In the Labour Party, the endless array of Corbyn critics fell silent after the election, stunned by the results. The Grenfell tragedy should make them hang their heads in shame. It's not just Tory policies responsible for this disaster--Blair's New Labour was equally committed to the neoliberalism that caused it.


IT IS right that so many millions reacted to Corbyn's dramatic election success with joy and hope. It was proof that it is possible to conceive of a radical alternative to the right-wing consensus of cutbacks, privatization and handouts to the rich.

But the horror of the Grenfell fire shows that hope for the future is not enough. The Tories may have been battered at the polls, but they are still in charge. The system that creates disasters like Grenfell, and which every day entrenches a brutal class divide and grinds working class people into the dust, remains entirely intact.
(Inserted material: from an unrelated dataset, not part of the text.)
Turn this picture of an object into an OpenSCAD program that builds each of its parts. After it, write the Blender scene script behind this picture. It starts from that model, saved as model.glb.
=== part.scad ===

As thousands of people take to the streets demanding justice, the powerful are behind closed doors, plotting ways of protecting themselves from the onslaught of anger. In coming weeks, there will be an avalanche of solemn promises that they will do better, that changes will be made.

It is all lies. The politicians, the media owners and the bankers aren't shamed by the injustices of the social structure off of which they grow rich. They regard the bulk of the population as nothing but the means to create the wealth of the powerful. For them, this disaster is a political tragedy, not a human one. They are moved by it only insofar as it threatens their position.

To beat them, we need not just hope in a different future, but anger as well: furious anger, and a determination to resist, to fight back, to overthrow a system and a social class whose murderous indifference causes working class people to burn to death in their beds.